最后,希望大家在继承前人的基础上多融合、多发挥自己的想法。写完以后挂着看,好的地方保留下来,不好的地方加以改进。这里要掌握一个度,怎么样才是适度、才是恰到好处,是很难做到的。所以我们要培养比较高的审美境界,一件书法作品的好和坏,如果用最简单的语言来说,离不开雅和俗,不能否认这一点。今天看到同学们的作品,水平不一,总体来说还要注意加强基本功。有些人的字你看了之后感觉将来有前途、有好的发展,虽然暂时写得不太好,但是会有发展的空间和潜能;而有些字尽管写得熟练,让人感觉要进一步提高比较难。无论处在哪一种状态,都要学习。前一种不学习不行,后一种如果能够很好地学习认真地改进当然也能提高。为学“三境界”,中间一个境界非常重要。没有这境界,前一个落空,后一个也达不到。我平时与人谈问题,有人一听立即表示懂得,有人却懂得慢,喜欢怀疑、提问,再独自去想。我个人比较推崇后一种,对许多事常常处在“不甚懂”的状态。像饮食保持有点饥饿,这个感觉比较好。

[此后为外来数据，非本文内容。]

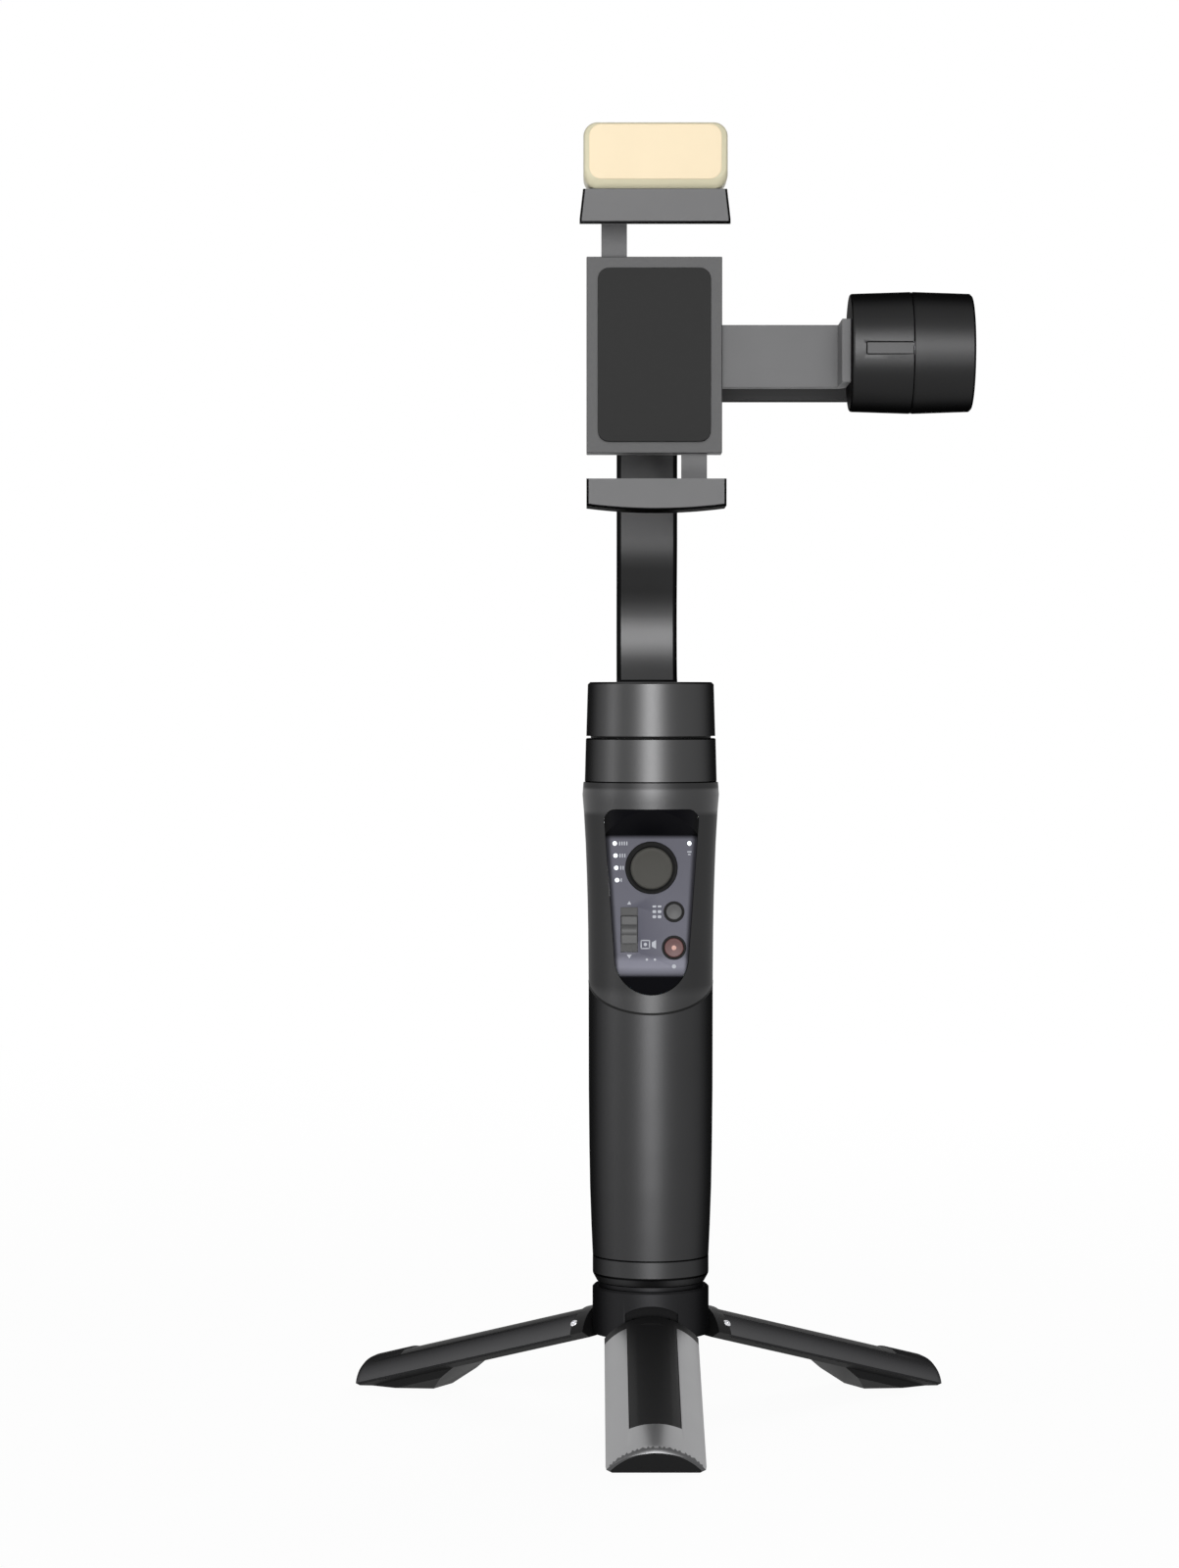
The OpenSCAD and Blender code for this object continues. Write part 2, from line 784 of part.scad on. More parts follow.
module shell_screws() {
    color([0.6, 0.6, 0.62]) screw_places() difference() {
        union() {
            rod_y(screw_head_r, 0, 0, screw_seat_y, screw_seat_y + screw_head_h);
            rod_y(screw_r, 0, 0, screw_seat_y - screw_len, screw_seat_y + seat_fit);
        }
        translate([0, screw_seat_y + screw_head_h + over, 0]) rotate([90, 0, 0])
            cylinder(r = drive_r, h = drive_depth + over, $fn = 6);
    }
}

module usb_socket() {
    mouth_x = sqrt(pow(grip_foot_r, 2) - pow(usb_y, 2)) + usb_inset;
    color([0.65, 0.66, 0.68]) translate([-mouth_x, usb_y, usb_z]) {
        difference() {
            slab([0, -usb_t / 2, -usb_w / 2], [usb_len, usb_t / 2, usb_w / 2]);
            slab([-over, usb_wall - usb_t / 2, usb_wall - usb_w / 2],
                [usb_len - usb_wall, usb_t / 2 - usb_wall, usb_w / 2 - usb_wall]);
        }
        slab([usb_wall, -usb_tongue_t / 2, -usb_tongue_w / 2],
            [usb_len - usb_wall / 2, usb_tongue_t / 2, usb_tongue_w / 2]);
    }
}

module bottom_cap() {
    spigot_r = grip_foot_r - shell_wall - slide_fit;
    color([0.12, 0.12, 0.13]) difference() {
        union() {
            rotate_extrude() polygon([[0, cap_foot_z], [cap_foot_r, cap_foot_z],
                [grip_foot_r, cap_foot_z + cap_chamfer_h], [grip_foot_r, grip_foot_z],
                [0, grip_foot_z]]);
            disc(spigot_r, grip_foot_z - over, grip_foot_z + cap_spigot_h);
        }
        disc(insert_r, cap_foot_z - over, grip_foot_z + cap_spigot_h + over);
    }
}

module thread_insert() {
    color([0.78, 0.62, 0.3]) difference() {
        disc(insert_r - seat_fit, cap_foot_z + seat_fit, grip_foot_z + cap_spigot_h);
        disc(stud_r + slide_fit / 2, cap_foot_z - over, grip_foot_z + cap_spigot_h - insert_wall);
    }
}

// Motors. Each is drawn along Z with its seam at zero and its rotor above.

module housing_bay(depth) {
    disc(motor_bay_r, -depth, over);
}

module bearing_tube() {
    difference() {
        disc(tube_r, -motor_depth - bay_floor / 2, tube_top);
        disc(bearing_r, -motor_depth, bearing_len - motor_depth);
        disc(bearing_r - tube_lip, -motor_depth, tube_top + over);
        disc(bearing_r, tube_top - bearing_len, tube_top + over);
    }
}

module motor_bearings() {
    for (foot = [-motor_depth, tube_top - bearing_len])
        ring(bearing_r - run_fit, shaft_r + run_fit, foot, foot + bearing_len);
}

module motor_stator() {
    difference() {
        ring(stator_r, tube_r + run_fit, -stator_low, stator_high);
        for (i = [0 : stator_slots - 1])
            rotate([0, 0, i * 360 / stator_slots]) {
                translate([slot_ring_r, 0, 0]) disc(slot_r, -stator_low - over, stator_high + over);
                slab([slot_ring_r, -slit_w / 2, -stator_low - over],
                    [stator_r + over, slit_w / 2, stator_high + over]);
            }
    }
}

module magnet_ring() {
    ring(magnet_r - run_fit, magnet_r - magnet_t, -magnet_low, rotor_ceiling - seat_fit);
}

module motor_shaft() {
    disc(shaft_r, -shaft_low, shaft_high);
}

// The rotor's hollow, with the boss for the shaft left standing
module rotor_bay() {
    difference() {
        disc(magnet_r, -over, rotor_ceiling);
        disc(boss_r, boss_low, rotor_ceiling + over);
    }
    disc(shaft_r, 0, shaft_high + seat_fit);
}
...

我家里挂一件八大山人书欧阳修《昼锦堂记》五尺整张的复印件,个人风格突出,“做”得比较明显。我有文章《溯源与循流》作了分析。我问过王朝闻先生,石鲁的画做不做?他说:“做”。我又问石鲁的字做不做?他说“更做”。其实,书画创作不做或完全靠做是不可以的。所谓的做,就是有意识地安排,但不能一心想着经营、安排,要把功夫都放在这上面,作品的格调不会很高。石鲁的画,在构思上着力,像《南泥湾途中》一类,还有晚期小品,都很有生活气息。苏东坡说得好,“无意于佳乃佳”,但也不可以完全无意,那样的话,“佳”也不会有。书画创作的过程,要达到既有意也无意的境界。
回过来再谈做学问的三重境界。做学问,起点要高,要看得远而且肯下苦功夫,要“为伊消得人憔悴”,最后才能进入到理想的境地。
也有人会说,我的追求尽管不那么高,但也不差的,不也有了成绩吗?不想吃那么大苦头。然而王国维那段话是专门针对“成大事业、大学问者”而言的。我们应该知道“取法乎上仅得其中,取法乎中仅得其下”(《易经》),做学问还是要取法乎上,培养高的境界、高的思维能力。平常要多看经典的书法作品,提高眼界。严羽《沧浪诗话》:“见过于师,仅堪传授;见与师齐,减师半德也。”大意说,识见超过老师,只能做点像老师那样传道授业的事;识见与老师一般,便只能获老师之半。此话说到头了。
书法教学,我以为可以也应当是多元化的。培养人才的途径不应单一。佛学讲修道的途径,“顿悟”与“渐悟”都成正果。我们这个班的十六字方针“宏扬原创,尊重个性,书内书外,艺道并进。”其实并不是我们发明的,是从历代的书法大师的经验中总结出来的。科学、文艺都是如此。“宏扬原创”意味着从传统的精髓里面找到你所需要的那一部分。下面紧接着就是“尊重个性”,尊重自己的个性也尊重别人的个性,这样就多元化了。光尊重自己,唯我独尊,就没有多元。你好我好大家好,也无所谓真正的多元。任何科学都是这样的,自己的个性也并不都好,比如创作过程中的习气,好吗?
“习气”恐怕很难融入共性。共性里有个性,个性里也有共性,个性和共性的关系,我们一同认真研究。学经典作品、优秀作品也不要局限少数几种。有人认为当前不少创作皈依“二王”,又仅得表皮,甚至陷入套路。这意见值得参考重视。
这里读两段马克思的话,很深刻:一段是:
“任何领域的发展,不可能不否定从前的存在形式。”“任何领域”,各学科门类都包括在内了,书法也一样,历史上的书法大家如张芝、钟繇、二王、苏黄米蔡等等,也都是在继承前人的基础上又有所否定然后再加上自己的东西;还有一段话是:“在辩证法中,否定不是简单地说不,或宣布一事物不存在,或用任何一种方法把它消灭。”以上两段话要合起来读。否定,不是简单地把以前的扔掉,消灭推倒重来,像“文革”期间“打倒一切”。辩证法的否定或叫做“扬弃”,在此同时,便有了继承基础上的创造。我觉得,这两段话把马克思主义关于辩证法的方法论已经说得非常透彻了。